##### Provided data
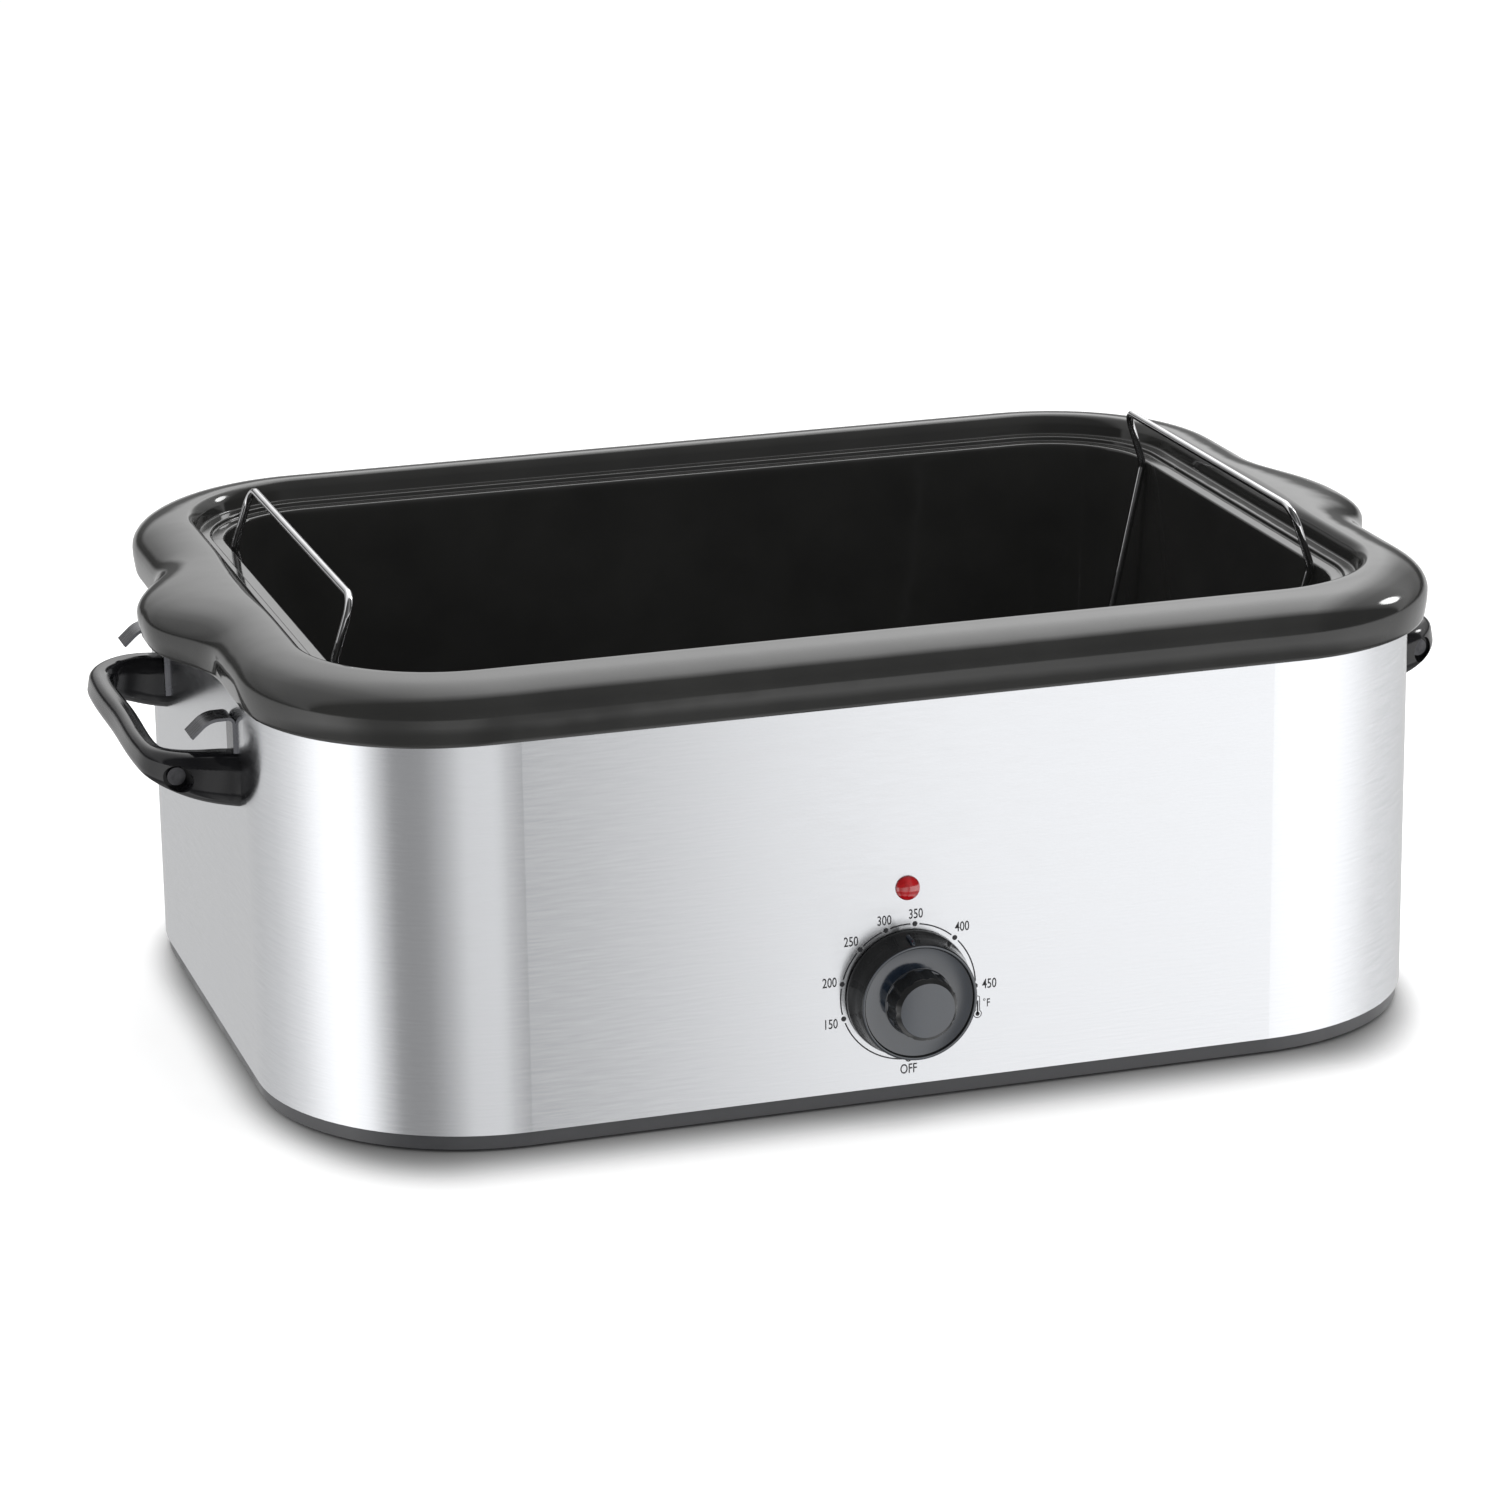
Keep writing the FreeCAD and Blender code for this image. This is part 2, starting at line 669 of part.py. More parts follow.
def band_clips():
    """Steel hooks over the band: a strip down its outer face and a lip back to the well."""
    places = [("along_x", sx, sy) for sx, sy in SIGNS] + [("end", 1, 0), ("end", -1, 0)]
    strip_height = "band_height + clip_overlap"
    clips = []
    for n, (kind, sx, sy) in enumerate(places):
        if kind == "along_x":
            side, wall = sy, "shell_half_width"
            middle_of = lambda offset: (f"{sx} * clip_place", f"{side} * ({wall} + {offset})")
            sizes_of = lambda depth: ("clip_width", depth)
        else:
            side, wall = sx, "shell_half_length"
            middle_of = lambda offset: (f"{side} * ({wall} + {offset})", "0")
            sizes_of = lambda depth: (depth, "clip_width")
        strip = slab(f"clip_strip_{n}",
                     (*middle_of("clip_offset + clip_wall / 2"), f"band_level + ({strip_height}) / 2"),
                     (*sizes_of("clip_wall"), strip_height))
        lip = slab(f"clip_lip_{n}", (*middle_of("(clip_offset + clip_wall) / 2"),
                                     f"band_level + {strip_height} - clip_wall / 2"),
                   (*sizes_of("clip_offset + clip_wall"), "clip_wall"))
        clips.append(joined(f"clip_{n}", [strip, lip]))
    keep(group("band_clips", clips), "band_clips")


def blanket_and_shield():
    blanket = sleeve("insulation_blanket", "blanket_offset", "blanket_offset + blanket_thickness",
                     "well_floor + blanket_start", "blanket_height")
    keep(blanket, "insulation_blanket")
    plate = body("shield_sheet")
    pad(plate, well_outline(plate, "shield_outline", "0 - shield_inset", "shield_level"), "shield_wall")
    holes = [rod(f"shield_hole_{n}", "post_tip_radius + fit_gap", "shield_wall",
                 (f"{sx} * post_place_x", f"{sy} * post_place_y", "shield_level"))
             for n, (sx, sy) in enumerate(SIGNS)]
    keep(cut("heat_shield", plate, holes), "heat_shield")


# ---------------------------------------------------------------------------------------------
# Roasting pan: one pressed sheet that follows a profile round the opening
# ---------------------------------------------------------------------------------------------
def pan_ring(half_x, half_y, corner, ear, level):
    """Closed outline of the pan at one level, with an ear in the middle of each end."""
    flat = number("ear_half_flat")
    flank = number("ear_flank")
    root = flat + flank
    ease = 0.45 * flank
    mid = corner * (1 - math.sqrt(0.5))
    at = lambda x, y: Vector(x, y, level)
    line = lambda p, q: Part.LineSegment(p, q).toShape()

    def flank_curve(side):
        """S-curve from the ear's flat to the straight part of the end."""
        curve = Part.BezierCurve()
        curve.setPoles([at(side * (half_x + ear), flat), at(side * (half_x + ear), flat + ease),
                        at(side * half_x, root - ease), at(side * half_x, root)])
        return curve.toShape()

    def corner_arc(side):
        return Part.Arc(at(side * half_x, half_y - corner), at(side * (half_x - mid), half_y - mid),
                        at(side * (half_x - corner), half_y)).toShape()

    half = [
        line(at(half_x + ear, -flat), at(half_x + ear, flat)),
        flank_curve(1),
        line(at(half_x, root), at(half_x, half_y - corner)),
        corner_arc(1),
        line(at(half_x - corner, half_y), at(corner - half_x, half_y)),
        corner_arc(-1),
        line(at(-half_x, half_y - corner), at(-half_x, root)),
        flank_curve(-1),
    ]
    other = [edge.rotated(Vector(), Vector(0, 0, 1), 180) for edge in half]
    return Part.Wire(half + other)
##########
* Short task:
Repeat the whole listing exactly, keeping every line intact.

* Response:
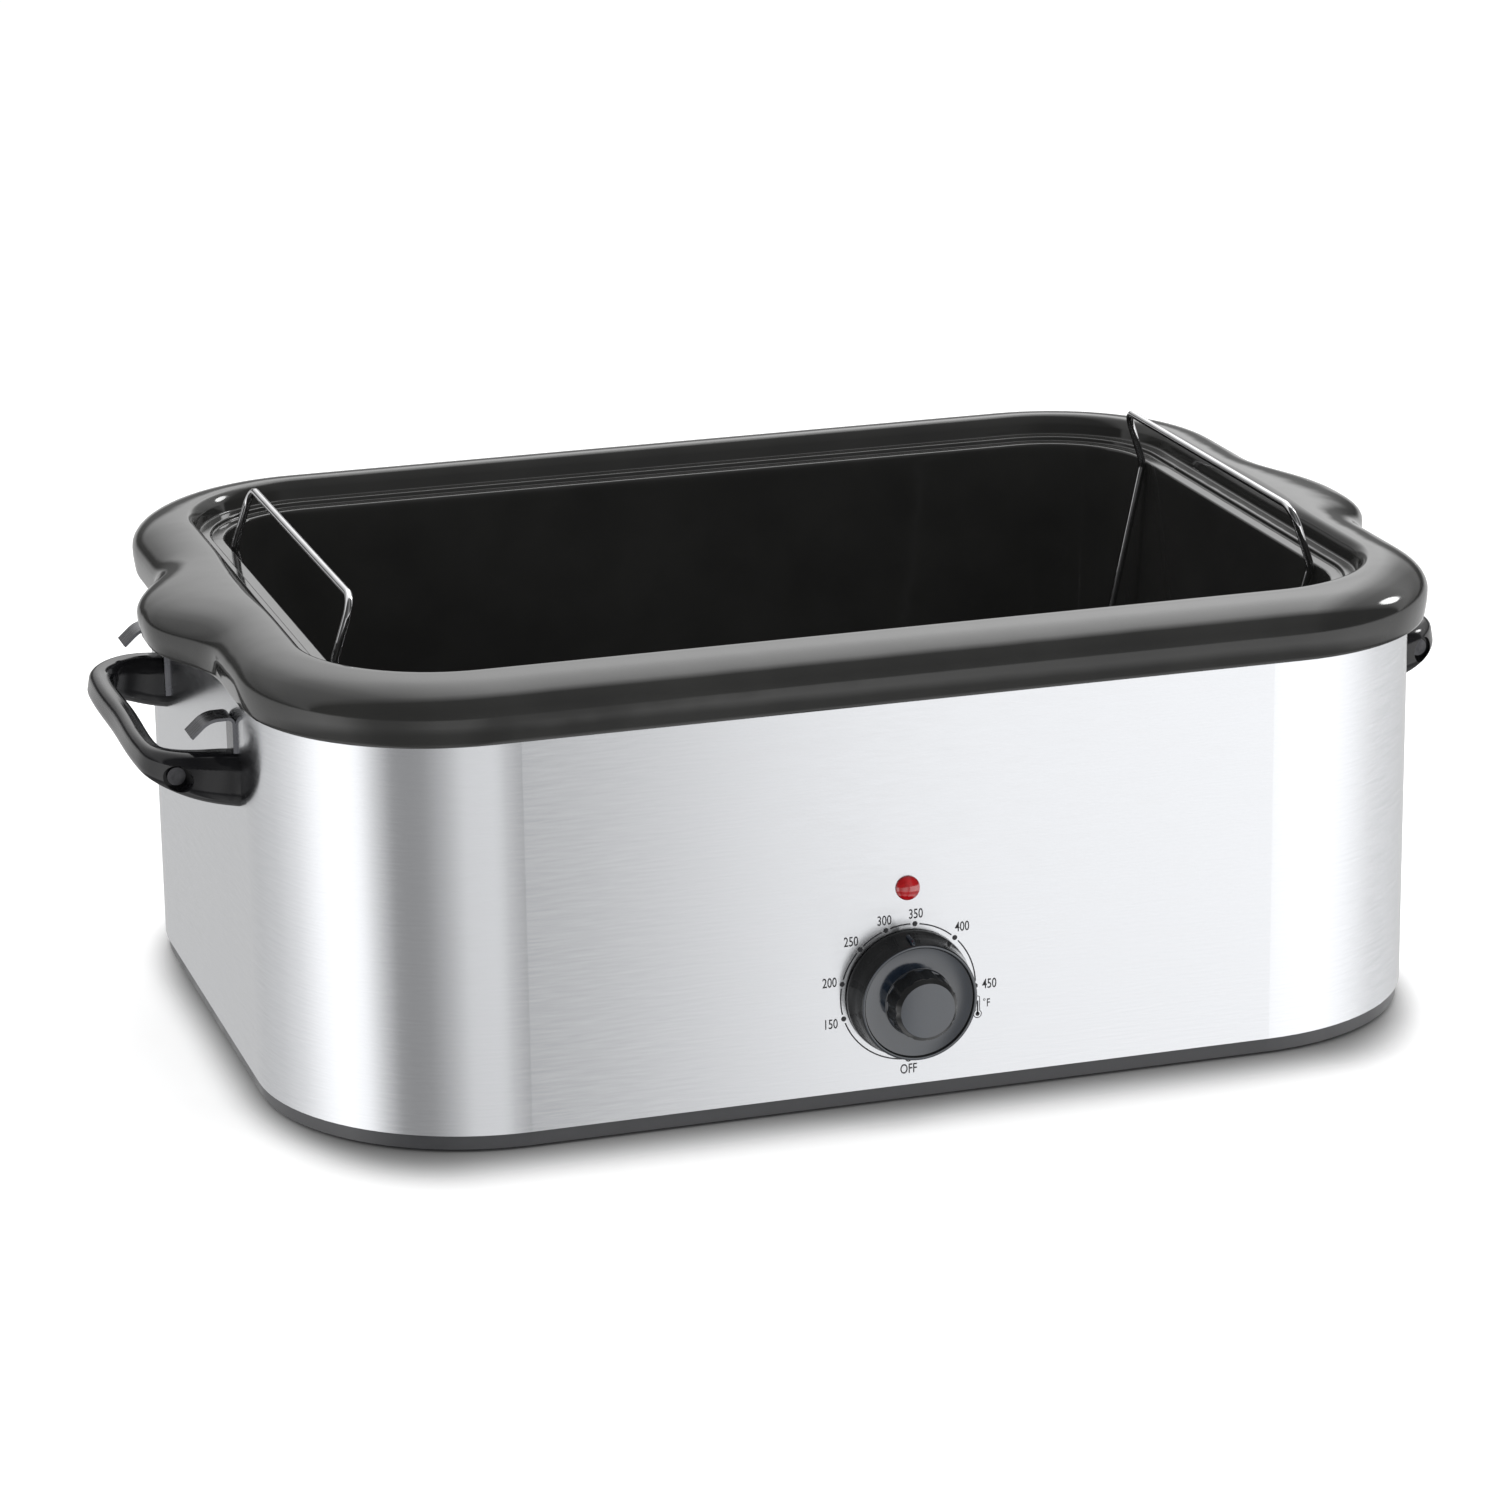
Keep writing the FreeCAD and Blender code for this image. This is part 2, starting at line 669 of part.py. More parts follow.
def band_clips():
    """Steel hooks over the band: a strip down its outer face and a lip back to the well."""
    places = [("along_x", sx, sy) for sx, sy in SIGNS] + [("end", 1, 0), ("end", -1, 0)]
    strip_height = "band_height + clip_overlap"
    clips = []
    for n, (kind, sx, sy) in enumerate(places):
        if kind == "along_x":
            side, wall = sy, "shell_half_width"
            middle_of = lambda offset: (f"{sx} * clip_place", f"{side} * ({wall} + {offset})")
            sizes_of = lambda depth: ("clip_width", depth)
        else:
            side, wall = sx, "shell_half_length"
            middle_of = lambda offset: (f"{side} * ({wall} + {offset})", "0")
            sizes_of = lambda depth: (depth, "clip_width")
        strip = slab(f"clip_strip_{n}",
                     (*middle_of("clip_offset + clip_wall / 2"), f"band_level + ({strip_height}) / 2"),
                     (*sizes_of("clip_wall"), strip_height))
        lip = slab(f"clip_lip_{n}", (*middle_of("(clip_offset + clip_wall) / 2"),
                                     f"band_level + {strip_height} - clip_wall / 2"),
                   (*sizes_of("clip_offset + clip_wall"), "clip_wall"))
        clips.append(joined(f"clip_{n}", [strip, lip]))
    keep(group("band_clips", clips), "band_clips")


def blanket_and_shield():
    blanket = sleeve("insulation_blanket", "blanket_offset", "blanket_offset + blanket_thickness",
                     "well_floor + blanket_start", "blanket_height")
    keep(blanket, "insulation_blanket")
    plate = body("shield_sheet")
    pad(plate, well_outline(plate, "shield_outline", "0 - shield_inset", "shield_level"), "shield_wall")
    holes = [rod(f"shield_hole_{n}", "post_tip_radius + fit_gap", "shield_wall",
                 (f"{sx} * post_place_x", f"{sy} * post_place_y", "shield_level"))
             for n, (sx, sy) in enumerate(SIGNS)]
    keep(cut("heat_shield", plate, holes), "heat_shield")


# ---------------------------------------------------------------------------------------------
# Roasting pan: one pressed sheet that follows a profile round the opening
# ---------------------------------------------------------------------------------------------
def pan_ring(half_x, half_y, corner, ear, level):
    """Closed outline of the pan at one level, with an ear in the middle of each end."""
    flat = number("ear_half_flat")
    flank = number("ear_flank")
    root = flat + flank
    ease = 0.45 * flank
    mid = corner * (1 - math.sqrt(0.5))
    at = lambda x, y: Vector(x, y, level)
    line = lambda p, q: Part.LineSegment(p, q).toShape()

    def flank_curve(side):
        """S-curve from the ear's flat to the straight part of the end."""
        curve = Part.BezierCurve()
        curve.setPoles([at(side * (half_x + ear), flat), at(side * (half_x + ear), flat + ease),
                        at(side * half_x, root - ease), at(side * half_x, root)])
        return curve.toShape()

    def corner_arc(side):
        return Part.Arc(at(side * half_x, half_y - corner), at(side * (half_x - mid), half_y - mid),
                        at(side * (half_x - corner), half_y)).toShape()

    half = [
        line(at(half_x + ear, -flat), at(half_x + ear, flat)),
        flank_curve(1),
        line(at(half_x, root), at(half_x, half_y - corner)),
        corner_arc(1),
        line(at(half_x - corner, half_y), at(corner - half_x, half_y)),
        corner_arc(-1),
        line(at(-half_x, half_y - corner), at(-half_x, root)),
        flank_curve(-1),
    ]
    other = [edge.rotated(Vector(), Vector(0, 0, 1), 180) for edge in half]
    return Part.Wire(half + other)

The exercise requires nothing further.